Теперь, когда я сама была полноправным обитателем второго отделения, я с таким же изумлением смотрела на могущественное солнце, патрулировавшее землю («Не задерживайтесь!», «Несанкционированное нахождение на территории запрещено»), в то время как брошенная в подземелье тьма ожидала суда. Солнце казалось более близким, более грозным, со всеми этими приказами об исполнении решения суда, принесенными на лучах и отброшенными в виде тени в стратегических местах, чтобы мы могли прочитать их, принять к сведению, возможно, принять экстренные меры. Когда я выходила на прогулку уже обитателем второго отделения, в небе стояло не то солнце, что светило для четвертого отделения, и на лужайках цвели не те цветы, что следовали велению кукловода – легкого ветерка со стороны четвертого отделения. Мы видели зловещие столкновения красок и слышали взрывы на краю сада. Мы с благодарностью смотрели на тополя, и страх, заставлявший их трепетать, проникал к нам по тайным каналам, вызывая дрожь и у нас. Я ловила каждую возможность, чтобы прогуляться под открытым небом, но старшая медсестра Бридж, зная, как мне это нравилось, велела «не потакать» мне. «На прогулку разрешено ходить только тем, кто заслужил, – таков был ее вердикт. – Кто знает, как себя хорошо вести, а не выбегать с криками из-за стола и плакать, когда ее переводят в “грязный” зал. Как будто она лучше остальных, когда на самом деле наоборот».

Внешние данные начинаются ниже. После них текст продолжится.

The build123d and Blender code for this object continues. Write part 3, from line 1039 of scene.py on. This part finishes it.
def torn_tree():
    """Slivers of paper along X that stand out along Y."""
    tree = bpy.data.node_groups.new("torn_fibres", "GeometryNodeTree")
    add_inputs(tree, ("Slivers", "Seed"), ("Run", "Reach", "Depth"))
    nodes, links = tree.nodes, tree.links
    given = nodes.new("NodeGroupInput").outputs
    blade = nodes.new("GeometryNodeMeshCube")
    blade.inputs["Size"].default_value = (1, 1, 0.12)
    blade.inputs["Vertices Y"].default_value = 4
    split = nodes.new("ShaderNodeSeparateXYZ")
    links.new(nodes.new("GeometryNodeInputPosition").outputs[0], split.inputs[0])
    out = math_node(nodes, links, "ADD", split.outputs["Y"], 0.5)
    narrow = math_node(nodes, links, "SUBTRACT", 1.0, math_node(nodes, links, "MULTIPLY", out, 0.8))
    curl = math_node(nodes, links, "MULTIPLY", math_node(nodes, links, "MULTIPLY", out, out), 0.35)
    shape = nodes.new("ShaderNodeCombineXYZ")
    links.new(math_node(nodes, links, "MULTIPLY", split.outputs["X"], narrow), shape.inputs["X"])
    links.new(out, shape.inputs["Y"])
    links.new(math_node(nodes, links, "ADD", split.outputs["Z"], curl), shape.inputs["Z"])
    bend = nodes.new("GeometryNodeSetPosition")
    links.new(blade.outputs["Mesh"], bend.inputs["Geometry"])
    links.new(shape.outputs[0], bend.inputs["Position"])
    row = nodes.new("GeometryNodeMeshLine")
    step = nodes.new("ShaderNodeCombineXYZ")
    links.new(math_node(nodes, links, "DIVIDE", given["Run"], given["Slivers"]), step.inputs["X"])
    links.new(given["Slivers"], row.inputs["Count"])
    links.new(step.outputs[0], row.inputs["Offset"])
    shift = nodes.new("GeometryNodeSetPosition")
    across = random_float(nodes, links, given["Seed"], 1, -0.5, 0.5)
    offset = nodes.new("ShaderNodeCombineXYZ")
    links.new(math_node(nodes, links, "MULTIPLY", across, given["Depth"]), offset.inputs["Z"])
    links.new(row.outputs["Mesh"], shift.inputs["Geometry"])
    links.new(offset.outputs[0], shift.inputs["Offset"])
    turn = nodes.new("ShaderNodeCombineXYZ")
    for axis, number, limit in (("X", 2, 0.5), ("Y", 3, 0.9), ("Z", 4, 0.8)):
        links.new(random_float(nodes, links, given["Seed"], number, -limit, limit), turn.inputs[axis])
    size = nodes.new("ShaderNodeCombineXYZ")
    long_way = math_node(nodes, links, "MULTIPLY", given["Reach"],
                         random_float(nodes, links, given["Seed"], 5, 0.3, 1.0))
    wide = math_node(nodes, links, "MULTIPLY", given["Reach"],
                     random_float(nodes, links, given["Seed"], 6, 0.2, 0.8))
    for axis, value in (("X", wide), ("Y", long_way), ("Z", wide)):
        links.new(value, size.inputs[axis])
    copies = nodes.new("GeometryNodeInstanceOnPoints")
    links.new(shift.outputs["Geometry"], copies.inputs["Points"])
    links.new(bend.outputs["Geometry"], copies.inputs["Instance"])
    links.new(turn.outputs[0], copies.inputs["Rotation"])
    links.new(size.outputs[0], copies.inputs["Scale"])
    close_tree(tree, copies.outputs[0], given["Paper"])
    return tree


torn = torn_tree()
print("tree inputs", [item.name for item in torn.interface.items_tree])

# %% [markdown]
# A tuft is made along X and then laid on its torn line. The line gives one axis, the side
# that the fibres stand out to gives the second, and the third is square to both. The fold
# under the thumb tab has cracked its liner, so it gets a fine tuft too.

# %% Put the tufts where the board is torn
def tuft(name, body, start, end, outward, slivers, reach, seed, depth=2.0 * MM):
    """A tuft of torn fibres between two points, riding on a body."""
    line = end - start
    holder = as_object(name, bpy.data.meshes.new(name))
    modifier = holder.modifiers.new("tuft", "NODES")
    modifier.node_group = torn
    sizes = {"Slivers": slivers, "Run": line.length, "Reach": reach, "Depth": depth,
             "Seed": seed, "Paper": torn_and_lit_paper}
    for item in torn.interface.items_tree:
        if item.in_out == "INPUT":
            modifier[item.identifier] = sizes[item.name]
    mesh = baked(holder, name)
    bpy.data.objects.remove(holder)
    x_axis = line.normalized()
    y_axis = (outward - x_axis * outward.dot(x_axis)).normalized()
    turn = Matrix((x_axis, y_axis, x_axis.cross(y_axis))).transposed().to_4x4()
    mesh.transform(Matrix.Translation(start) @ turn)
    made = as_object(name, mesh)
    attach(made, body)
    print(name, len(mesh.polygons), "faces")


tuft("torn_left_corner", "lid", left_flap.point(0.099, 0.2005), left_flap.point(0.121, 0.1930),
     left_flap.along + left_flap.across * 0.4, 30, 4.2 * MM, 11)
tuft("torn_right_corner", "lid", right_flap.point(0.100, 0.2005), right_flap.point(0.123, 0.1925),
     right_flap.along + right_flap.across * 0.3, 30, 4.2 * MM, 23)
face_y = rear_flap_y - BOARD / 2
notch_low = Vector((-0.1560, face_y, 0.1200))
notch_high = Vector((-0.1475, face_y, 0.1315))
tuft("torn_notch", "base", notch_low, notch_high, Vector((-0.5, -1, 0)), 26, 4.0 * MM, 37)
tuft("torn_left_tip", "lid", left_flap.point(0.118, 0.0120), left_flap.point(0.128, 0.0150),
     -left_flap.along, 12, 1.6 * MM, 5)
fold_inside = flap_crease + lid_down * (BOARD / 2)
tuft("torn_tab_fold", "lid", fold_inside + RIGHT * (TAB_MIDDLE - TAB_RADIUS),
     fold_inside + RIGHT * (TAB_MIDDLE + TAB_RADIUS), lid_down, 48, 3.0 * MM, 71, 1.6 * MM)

При этом сестра Бридж приветствовала официальные мероприятия вроде прогулок, похода в церковь, танцев и призывала всех из «чистого» зала, а также тех из «грязного» зала, кого можно было выпускать на некоторое время, принимать в них участие. Прогресс Клифхейвена во внедрении «нового подхода» был налицо. В шкафу для верхней одежды висели больничные платья и коллекция вечерних платьев пастельных тонов из жесткой блестящей ткани, со сборками, складками, расклешенными подолами, а иногда с нижними юбками из прозрачного нейлона, совпадавшими по цвету с основным нарядом, – все это было куплено главной медсестрой на больничные средства во время одной из поездок в город, и выдавалось для выхода в свет тем, кому нечего было надеть, то есть тем, к кому не приходили посетители. Хотя главная сестра Гласс постоянно твердила мне, чтобы я написала домой и попросила, чтобы мне прислали одежду, я этого не делала, потому что у моих родителей не было либо денег, либо понимания, что пациенты психиатрических больниц носят не только штаны, которые мне дарили в праздничной обертке на Рождество и дни рождения.